Sunny, though present to be a recurring joke (perhaps also a hat-tip to gay men in creative industries), is an important checkpoint in the otherwise problematic storyline. In this highly-sexualised relationship between three misogynistic men, the predominant aspect that establishes them as straight — code for hyper-masculine — is their collective disgust for Sunny’s inclinations.

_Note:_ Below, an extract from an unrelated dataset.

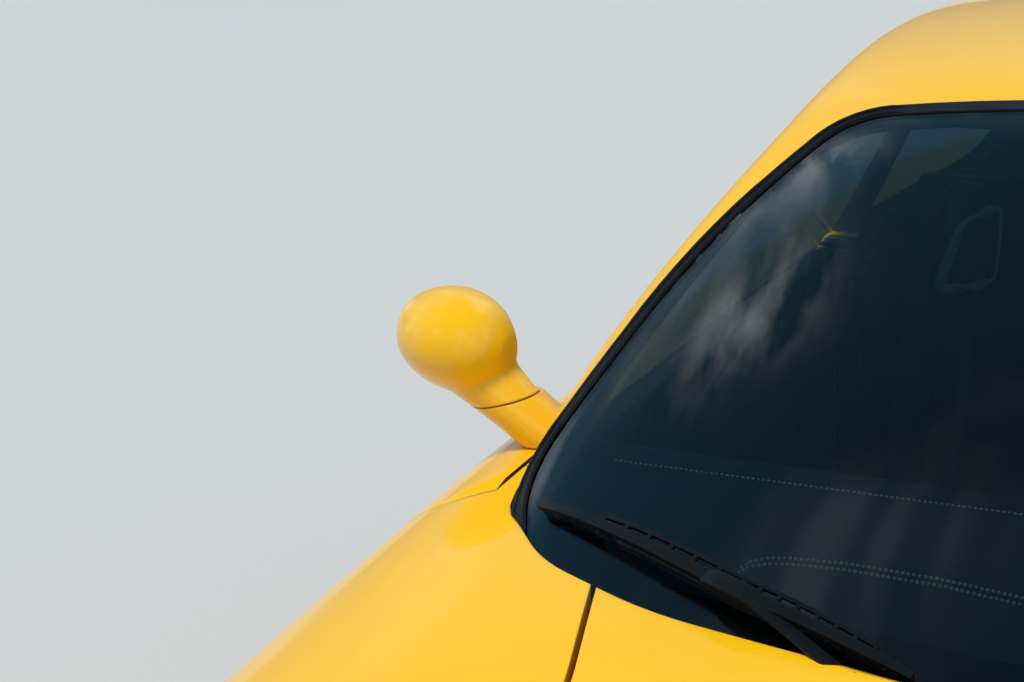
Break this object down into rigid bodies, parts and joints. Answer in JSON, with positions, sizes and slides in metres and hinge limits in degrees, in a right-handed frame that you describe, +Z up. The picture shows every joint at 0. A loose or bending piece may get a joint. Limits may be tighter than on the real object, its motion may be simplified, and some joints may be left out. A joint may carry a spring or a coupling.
{
  "type": "two-plus-two coupe car with its engine behind the rear axle",
  "caption": "Yellow fastback coupe with hinged doors, bonnet and engine lid, steering front wheels and a fitted cabin.",
  "frame": {"origin": "on the ground, at the middle of the car's length and width", "axes": "+Z up, the nose points along -Y, the car's right side is at -X"},
  "size_m": [1.886, 4.43, 1.3049],
  "materials": {
    "paint": "glossy",
    "glass": "glossy",
    "lamp": "glossy",
    "tail_lamp": "glossy",
    "rubber": "matte",
    "tyre": "matte",
    "trim": "satin",
    "leather": "satin",
    "alloy": "satin",
    "iron": "satin",
    "steel": "satin"
  },
  "bodies": {
    "root": {"front_bumper": "paint", "wing_right": "paint", "wing_left": "paint", "side_right": "paint", "side_left": "paint", "roof_frame": "paint", "rear_bumper": "paint", "windscreen": "glass", "windscreen_seal": "rubber", "rear_windows": "glass", "scuttle_panel": "trim", "wheel_liners": "trim", "wipers": "trim", "dashboard": "leather", "centre_console": "trim", "seat_shells": "trim", "seat_pads": "leather", "rear_seat": "leather", "engine_block": "alloy", "exhaust": "steel", "luggage_tub": "trim", "headlamp_bowls": "alloy", "headlamp_lenses": "lamp", "tail_lamps": "tail_lamp", "suspension": "iron", "floor_pan": "trim"},
    "bonnet_lid": {"bonnet": "paint"},
    "engine_cover": {"engine_lid": "paint"},
    "steering": {"steering_wheel": "leather"},
    "door_body_right": {"door_right": "paint", "door_glass_right": "glass", "mirror_foot_right": "trim"},
    "mirror_body_right": {"mirror_head_right": "paint"},
    "steer_body_right": {"knuckle_right": "iron"},
    "wheel_front_right": {"tyre_front_right": "tyre", "rim_front_right": "alloy"},
    "wheel_rear_right": {"tyre_rear_right": "tyre", "rim_rear_right": "alloy"},
    "door_body_left": {"door_left": "paint", "door_glass_left": "glass", "mirror_foot_left": "trim"},
    "mirror_body_left": {"mirror_head_left": "paint"},
    "steer_body_left": {"knuckle_left": "iron"},
    "wheel_front_left": {"tyre_front_left": "tyre", "rim_front_left": "alloy"},
    "wheel_rear_left": {"tyre_rear_left": "tyre", "rim_rear_left": "alloy"}
  },
  "joints": [
    {"name": "door_right_hinge", "type": "hinge", "parent": "root", "child": "door_body_right", "pos_m": [-0.891, -0.743, 0.6], "axis": [0, 0, 1], "range_deg": [0, 62]},
    {"name": "mirror_right_fold", "type": "hinge", "parent": "door_body_right", "child": "mirror_body_right", "pos_m": [-0.794, -0.536, 0.942], "axis": [0.2113, 0, -0.9774], "range_deg": [0, 55]},
    {"name": "steer_right", "type": "hinge", "parent": "root", "child": "steer_body_right", "pos_m": [-0.672, -1.32, 0.323], "axis": [0, 0, 1], "range_deg": [-33, 33]},
    {"name": "wheel_front_right_spin", "type": "hinge", "parent": "steer_body_right", "child": "wheel_front_right", "pos_m": [-0.75, -1.32, 0.323], "axis": [-1, 0, 0], "continuous": true},
    {"name": "wheel_rear_right_spin", "type": "hinge", "parent": "root", "child": "wheel_rear_right", "pos_m": [-0.7475, 1.03, 0.333], "axis": [-1, 0, 0], "continuous": true},
    {"name": "door_left_hinge", "type": "hinge", "parent": "root", "child": "door_body_left", "pos_m": [0.891, -0.743, 0.6], "axis": [0, 0, -1], "range_deg": [0, 62]},
    {"name": "mirror_left_fold", "type": "hinge", "parent": "door_body_left", "child": "mirror_body_left", "pos_m": [0.794, -0.536, 0.942], "axis": [0.2113, 0, 0.9774], "range_deg": [0, 55]},
    {"name": "steer_left", "type": "hinge", "parent": "root", "child": "steer_body_left", "pos_m": [0.672, -1.32, 0.323], "axis": [0, 0, 1], "range_deg": [-33, 33]},
    {"name": "wheel_front_left_spin", "type": "hinge", "parent": "steer_body_left", "child": "wheel_front_left", "pos_m": [0.75, -1.32, 0.323], "axis": [-1, 0, 0], "continuous": true},
    {"name": "wheel_rear_left_spin", "type": "hinge", "parent": "root", "child": "wheel_rear_left", "pos_m": [0.7475, 1.03, 0.333], "axis": [-1, 0, 0], "continuous": true},
    {"name": "bonnet_hinge", "type": "hinge", "parent": "root", "child": "bonnet_lid", "pos_m": [0, -0.84, 0.885], "axis": [-1, 0, 0], "range_deg": [0, 58]},
    {"name": "engine_lid_hinge", "type": "hinge", "parent": "root", "child": "engine_cover", "pos_m": [0, 1.255, 1.058], "axis": [1, 0, 0], "range_deg": [0, 60]},
    {"name": "steering_wheel_turn", "type": "hinge", "parent": "root", "child": "steering", "pos_m": [0.375, -0.3, 0.8], "axis": [0, 0.9207, 0.3903], "range_deg": [-462, 462]}
  ],
  "couplings": [
    {"joint": "steer_right", "follows": "steer_left", "ratio": 1},
    {"joint": "steering_wheel_turn", "follows": "steer_left", "ratio": 14}
  ]
}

In Endrendrum Punnagai, it appears that the appearance of a straight man in a bra tickled the fancy of a purported gay man. In Varalaaru (2006), the effeminacy of Shivashankar’s dance costume — even if not cross-dressing — extends to himself. He is chided several times for his demeanour, implying he is ill-equipped to satisfy a woman in bed. When his marriage is fixed, his bride, who dreamt of marrying a Mr. Madras or a sportsman — an-other code for hyper-masculine — is appalled on seeing him and dumps him at the altar.
Kathak dancer Viswanath of Viswaroopam (2013) also faces similar suspicion from his wife. In both cases, it is violent hyper-masculinity that presents the intervention for the uncomfortable effeminacy. In Varalaaru, Shivashankar rapes his ex-bride to prove his masculinity; in Viswaroopam, there is the good old gruesome fight to save the damsel in distress. Coincidence or not, Pandian of Avvai Shanmugi is also professionally a danc-er/choreographer.
Drag for these heroes is a conquest in several ways: As a test to prove that they are worth their salt, deserving their stardom. And a way to evoke femininity in them, exaggerate it and then eliminate it — restoring their hyper-masculine heroics as normalcy.